57On Charge 35, failing to stop a vehicle after an accident; you are convicted and sentenced to seven days imprisonment.

58On Charge 36, committing an indictable offence whilst on bail; you are convicted and sentenced to one month imprisonment.

59On Charge 38, possessing ammunition; you are fined $300.

60On Charge 39, committing an indictable offence whilst on bail; you are convicted and sentenced to one month imprisonment.

61On Charges 40 and 41 of unlicensed driving; you are convicted and sentenced to one month on each.

62On Charge 43, committing an indictable offence whilst on bail; you are convicted and sentenced to one month imprisonment.

63The sentences on Counts 35 and 36, on 40 and 43, on 30 and 41, the sentence on Charge 7, the sentence on Charge 24 and the sentence on Charge 28, 30, 35, 36, 39, 40, 41 and 43 are all concurrent sentences. 

64I order that the base sentence be the four years on Count 5.  I order that nine months on Count 1, nine months on Count 2, six months on Counts 3 and 4 and 8 and nine months on Count 6 together with one month on Count 22 and two months on Count 25 be cumulative on each other. 

65That makes a total effective sentence of eight years.  I set a non-parole period of four years and nine months.  But for your plea, I would have sentenced you to nine years with five years and nine months as a non-parole period.

66Application was made for disposal and forfeiture of various items.  I will sign such orders when they are available. 

Compensation is sought in the amount of $18,700 for the red 2008 Holden Commodore V8 station wagon registration JJ MACK to RACV Insurance.  I will make that order.  Compensation is also sought in the amount of $3,124 to Woolworths Caltex for damage to property and I will make that order.  When those orders for compensation and disposal are ready, I will sign them.

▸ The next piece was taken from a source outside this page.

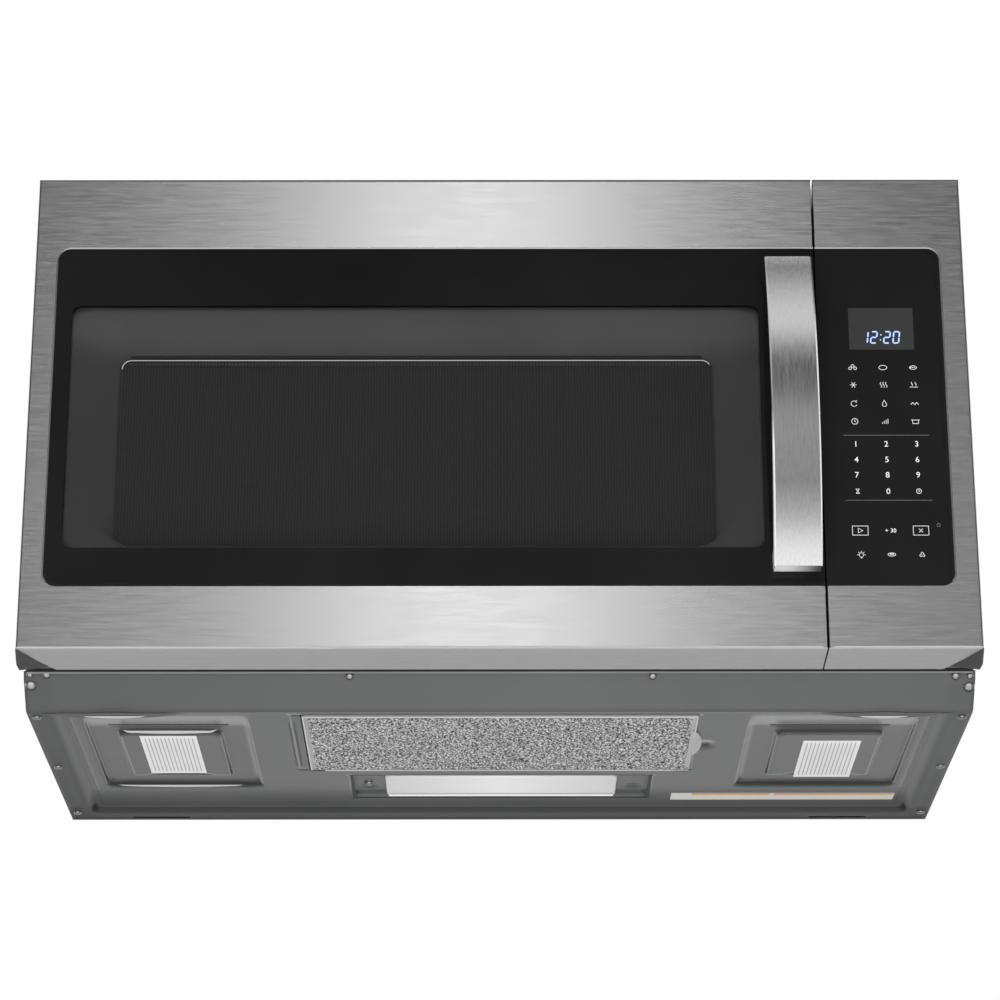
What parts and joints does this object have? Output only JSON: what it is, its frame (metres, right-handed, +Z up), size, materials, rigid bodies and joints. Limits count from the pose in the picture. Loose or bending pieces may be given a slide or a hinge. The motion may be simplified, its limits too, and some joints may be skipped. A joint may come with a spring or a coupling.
{
  "type": "over-the-range microwave oven",
  "caption": "Wall-hung microwave oven with a side-hinged glass door, touch panel, turntable and a vented underside with filter and lamp.",
  "frame": {"origin": "centre of the wall face, midway between the ends and midway between top and bottom", "axes": "+X to the right as seen from the front, +Y towards the wall, +Z up"},
  "size_m": [0.759, 0.4359, 0.4368],
  "materials": {
    "brushed_steel": "brushed along the width",
    "handle_steel": "brushed along the length",
    "black_glass": "gloss, tinted almost black",
    "clear_glass": "clear",
    "painted_grey": "satin grey paint",
    "frame_grey": "satin paint",
    "cavity_paint": "smooth enamel",
    "galvanised": "zinc coated sheet",
    "dark_plastic": "matt",
    "grey_plastic": "matt",
    "screen_metal": "black perforated sheet",
    "filter_aluminium": "bare aluminium",
    "lens_white": "gloss white diffuser",
    "screw_steel": "bright zinc",
    "circuit_board": "solder mask",
    "display_dark": "gloss",
    "copper_core": "laminated steel and lacquered wire",
    "charcoal": "granular carbon in a net",
    "white_plastic": "matt",
    "spring_steel": "drawn wire",
    "mica": "mica sheet",
    "print_white": "white print on glass",
    "print_grey": "grey print",
    "display_light": "lit blue-white digits",
    "label_paper": "plain label paper",
    "label_ink": "label ink"
  },
  "bodies": {
    "oven": {"outer_case": "painted_grey", "rear_panel": "galvanised", "base_plate": "painted_grey", "front_frame": "frame_grey", "oven_cavity": "cavity_paint", "lamp_cover": "painted_grey", "lamp_lens": "lens_white", "cooktop_lamp_board": "circuit_board", "base_screws": "screw_steel", "front_screws": "screw_steel", "hinge_brackets": "galvanised", "interlock_switches": "dark_plastic", "switch_bracket": "white_plastic", "panel_frame": "brushed_steel", "panel_glass": "black_glass", "panel_backing": "dark_plastic", "display_module": "display_dark", "control_board": "circuit_board", "turntable_motor": "galvanised", "waveguide": "galvanised", "waveguide_cover": "mica", "magnetron": "galvanised", "transformer": "copper_core", "capacitor": "galvanised", "line_filter_board": "circuit_board", "cavity_lamp": "white_plastic", "blower_motor": "galvanised", "blower_housing": "galvanised", "cooling_fan_motor": "galvanised", "cooling_fan_shroud": "galvanised", "vent_grille": "dark_plastic", "charcoal_filter": "charcoal", "cabinet_nut_plates": "galvanised", "cord_gland": "dark_plastic"},
    "door": {"door_skin": "brushed_steel", "door_glass": "black_glass", "door_bezel": "grey_plastic", "door_screen": "screen_metal", "door_inner_panel": "frame_grey", "choke_cover": "dark_plastic", "inner_window": "clear_glass", "door_handle": "handle_steel", "handle_screws": "screw_steel", "hinge_arms": "galvanised", "latch_spring": "spring_steel"},
    "latch": {"door_latch": "white_plastic"},
    "turntable": {"glass_tray": "clear_glass", "turntable_coupler": "white_plastic"},
    "ring": {"roller_ring": "white_plastic"},
    "roller_a": {"roller_a": "white_plastic"},
    "roller_b": {"roller_b": "white_plastic"},
    "roller_c": {"roller_c": "white_plastic"},
    "blower": {"blower_wheels": "dark_plastic", "blower_shaft": "screw_steel"},
    "cooling_fan": {"cooling_fan_blade": "dark_plastic"},
    "grease_filter": {"filter_frame": "filter_aluminium", "filter_mesh": "filter_aluminium"},
    "plunger_primary": {"plunger_primary": "white_plastic"},
    "plunger_monitor": {"plunger_monitor": "white_plastic"},
    "plunger_secondary": {"plunger_secondary": "white_plastic"}
  },
  "joints": [
    {"name": "door_swing", "type": "hinge", "parent": "oven", "child": "door", "pos_m": [-0.357, -0.365, 0], "axis": [0, 0, -1], "range_deg": [0, 95]},
    {"name": "latch_lift", "type": "slide", "parent": "door", "child": "latch", "axis": [0, 0, 1], "range_m": [0, 0.004], "stiffness_N_per_m": 600, "springref_m": -0.005, "deforming": ["latch_spring"]},
    {"name": "turntable_spin", "type": "hinge", "parent": "oven", "child": "turntable", "pos_m": [-0.07325, -0.18265, 0], "axis": [0, 0, 1], "continuous": true},
    {"name": "ring_spin", "type": "hinge", "parent": "oven", "child": "ring", "pos_m": [-0.07325, -0.18265, 0], "axis": [0, 0, 1], "continuous": true},
    {"name": "roller_a_spin", "type": "hinge", "parent": "ring", "child": "roller_a", "pos_m": [0.03075, -0.18265, -0.1262], "axis": [1, 0, 0], "continuous": true},
    {"name": "roller_b_spin", "type": "hinge", "parent": "ring", "child": "roller_b", "pos_m": [-0.12525, -0.09258, -0.1262], "axis": [-0.5, 0.866, 0], "continuous": true},
    {"name": "roller_c_spin", "type": "hinge", "parent": "ring", "child": "roller_c", "pos_m": [-0.12525, -0.27272, -0.1262], "axis": [-0.5, -0.866, 0], "continuous": true},
    {"name": "blower_spin", "type": "hinge", "parent": "oven", "child": "blower", "pos_m": [0, -0.077, 0.157], "axis": [1, 0, 0], "continuous": true},
    {"name": "cooling_fan_spin", "type": "hinge", "parent": "oven", "child": "cooling_fan", "pos_m": [0.28375, -0.17, -0.0025], "axis": [0, 1, 0], "continuous": true},
    {"name": "filter_slide", "type": "slide", "parent": "oven", "child": "grease_filter", "axis": [-1, 0, 0], "range_m": [0, 0.008]},
    {"name": "primary_switch_push", "type": "slide", "parent": "oven", "child": "plunger_primary", "axis": [0, 1, 0], "range_m": [0, 0.0015], "stiffness_N_per_m": 300, "springref_m": -0.002},
    {"name": "monitor_switch_push", "type": "slide", "parent": "oven", "child": "plunger_monitor", "axis": [0, 1, 0], "range_m": [0, 0.0015], "stiffness_N_per_m": 300, "springref_m": -0.002},
    {"name": "secondary_switch_push", "type": "slide", "parent": "oven", "child": "plunger_secondary", "axis": [0, 1, 0], "range_m": [0, 0.0015], "stiffness_N_per_m": 300, "springref_m": -0.002}
  ],
  "couplings": [
    {"joint": "ring_spin", "follows": "turntable_spin", "ratio": 0.5},
    {"joint": "roller_a_spin", "follows": "turntable_spin", "ratio": -6.5},
    {"joint": "roller_b_spin", "follows": "turntable_spin", "ratio": -6.5},
    {"joint": "roller_c_spin", "follows": "turntable_spin", "ratio": -6.5}
  ]
}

67HIS HONOUR:  I appreciate that there are a number of counts and cumulation but if there is any difficulty, contact my Associate.  I think that the maths is right.

68MS HOGAN:  I haven't had a chance to double check it.

69HIS HONOUR:  I understand that.  If there's any difficulties, you can speak to my Associate.  You can remove Mr Kellett, thank you. 

70I have signed the disposal order, the forfeiture order and the two orders for compensation. Thank you both.  Sine die.